Album. Released 2010.  

BBC Review

There is an episodic but very coherent quality to Melford’s compositions.

Kevin Le Gendre 2010

In the somewhat maddening world of jazz categorization, American pianist Myra Melford would be boxed as avant-garde, with all the expectations, misunderstandings and prejudice that trail behind. But while there is no doubt that her music, matured now over some three decades, has the marked dynamism, the capacity for dramatic narrative change, that perhaps best defines the aforesaid school, it is many other things besides.

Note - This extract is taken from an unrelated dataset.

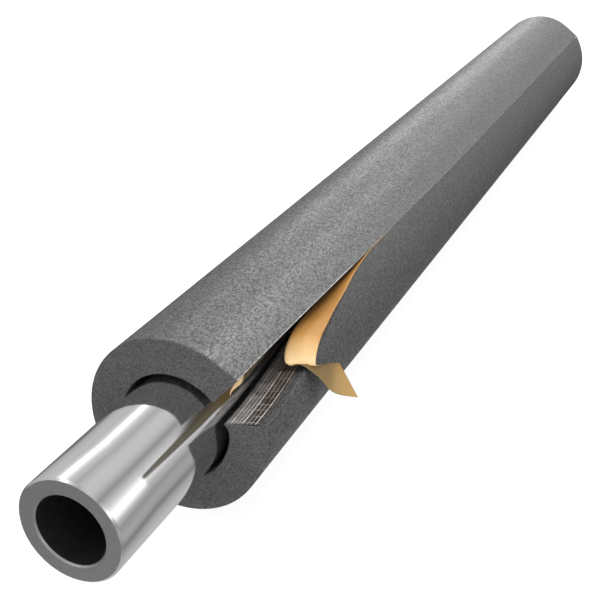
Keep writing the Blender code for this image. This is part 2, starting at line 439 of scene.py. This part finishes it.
def liner_material(name, dark, pale, painted_highlight, painted_shade_tail, roughness):
    """Siliconed paper: golden in soft clouds, satin, with a painted highlight of pale cream
    where it bends, then painted shade on the tail past the bend, darkest just past the fold.
    """
    material, tree, shader = new_material(name, pale, roughness)
    cloud = noise_at(tree, 45.0, 3.0)
    color = ramp(tree, cloud, [(0.3, dark), (0.7, pale)])
    _, along = across_and_along(tree)
    # Painted highlight: the colour turns pale cream towards the bend.
    bend_highlight = spread(tree, along, BEND_AT - 0.013, BEND_AT)
    color = mix_colors(tree, bend_highlight, color, painted_highlight)
    # Painted shade past the bend: the tail runs from dark brown just past the fold, under the
    # leaf, to a paler gold further on.
    past = spread(tree, along, BEND_AT + 0.001, BEND_AT + 0.004)
    tail = mix_colors(tree, spread(tree, along, BEND_AT + 0.006, BEND_AT + 0.024), *painted_shade_tail)
    color = mix_colors(tree, past, color, tail)
    tree.links.new(color, shader.inputs["Base Color"])
    fibre = noise_at(tree, 900.0, 2.0)
    bump(tree, shader, fibre, 0.00008, 0.3)
    return material


def steel_material():
    """Drawn steel: mirror-like, with faint lengthwise draw lines."""
    material, tree, shader = new_material("polished_steel", (0.75, 0.75, 0.76), 0.1, 1.0)
    lines = noise_at(tree, 260.0, 3.0, stretch=(1.0, 0.015, 1.0))
    drive(tree, shader, "Roughness", lines, [(0.3, grey(0.04)), (0.75, grey(0.10))])
    drive(tree, shader, "Base Color", lines, [
        (0.3, (0.70, 0.70, 0.71)), (0.7, (0.78, 0.78, 0.79))])
    bump(tree, shader, lines, 0.00002, 0.2)
    return material


def faced_steel_material():
    """The faced pipe ends: matt grey steel with a fine grain."""
    material, tree, shader = new_material("faced_steel", (0.45, 0.45, 0.45), 0.48, 1.0)
    grain = noise_at(tree, 900.0, 3.0)
    drive(tree, shader, "Roughness", grain, [(0.3, grey(0.45)), (0.7, grey(0.52))])
    drive(tree, shader, "Base Color", grain, [(0.3, grey(0.43)), (0.7, grey(0.48))])
    bump(tree, shader, grain, 0.00002, 0.2)
    return material


def dark_bore_material():
    """The pipe's bore: painted nearly black as painted shade of the deep hole, faintly mottled.
    """
    material, tree, shader = new_material("bore_painted_shade", (0.012, 0.012, 0.012), 0.7)
    # The noise only mottles the painted shade; both ends of the ramp are near black.
    scale = noise_at(tree, 300.0, 4.0)
    drive(tree, shader, "Base Color", scale, [(0.3, grey(0.003)), (0.7, (0.010, 0.0095, 0.009))])
    bump(tree, shader, scale, 0.0002, 0.5)
    return material


# The foam tube

def line_with_edges(length, inside):
    """Places from 0 to length: close together along both edges' rounding, and inside, which
    gives shares from 0 to 1, between them.
    """
    near = EDGE_RADIUS * (1 - np.cos(np.linspace(0, np.pi / 2, EDGE_STEPS)))
    middle = EDGE_RADIUS + (length - 2 * EDGE_RADIUS) * inside[1:-1]
    return np.concatenate([near, middle, length - near[::-1]])


def rounded_box(a, b, c, size):
    """Points of a box's surface drawn in to a rounding: from the point of the box shrunk by
    the edge radius that is nearest, one edge radius towards the surface point.
    """
    point = np.stack(np.broadcast_arrays(a, b, c), -1)
    core = np.clip(point, EDGE_RADIUS, size - EDGE_RADIUS)
    away = point - core
    return core + EDGE_RADIUS * away / np.linalg.norm(away, axis=-1, keepdims=True)


def foam_marks(side, rows, columns):
    """Which of the foam's materials each quad of a side of its box has.

    The outside's first and last rows lie along the lower and the upper lip. Where the slit is
    open, the lower lip's rows get a darker, matter copy of the cut foam as painted shade, and
    the upper lip's rows get a pale painted highlight along the edge. The lower lip's cut face
    has the same painted shade all along.
    """
    material = {"outside": SKIN, "lower lip": LIP_PAINTED_SHADE}.get(side, CUT)
    marks = np.full((rows, columns), material)
    if side == "outside":
        marks[-3:, :OPEN_COLUMNS] = EDGE_PAINTED_HIGHLIGHT
        marks[:5, :OPEN_COLUMNS] = LIP_PAINTED_SHADE
    return marks.ravel()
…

There is a charmingly understated folk sensibility that pervades this set, as if the purring wistfulness of tango or gypsy swing had been absorbed into the pianist’s distinctive compositional voice without creating a ‘fusion’ per se. Delicacy is a word that is perhaps not associated enough with jazz, such is the lionisation of all that is hard, fast or loud, but Melford’s music shows that subtle, slow and muted need not necessarily be equated with music that is devoid of either interest of energy.

A very expressive band serves the leader well in this respect, with trumpeter Cuong Vu and clarinettist Ben Goldberg handling the majority of the twisting, spiralling themes while drummer Matt Wilson drives without overpowering. But it is perhaps the presence of the two string players in the ensemble that is the most intriguing: Brandon Ross, well known to Cassandra Wilson fans, plays a soprano guitar and Stomu Takeishi, a regular in the ensemble of Henry Threadgill, the man who used Ross, Wilson and Melford at early stages of their development, plays an acoustic bass guitar. Timbre wise, they are important, fashioning an array of slender, spindly sounds that make for vivid contrasts with the reeds and brass and also reinforce the leader’s generally fluid writing and arranging. Furthermore, Ross’s pinched, wiry tone achieves a melodica-like sensuality that resonates potently with Melford’s flinty bluesiness, a beautiful characteristic in her playing that loosely recalls the great Don Pullen.

There is an episodic but very coherent quality to the leader’s compositions that makes them soar and swoop into life as a bird in flight with the measured, at times discrete use of key changes or counterpoint increasing a very rich emotional backdrop.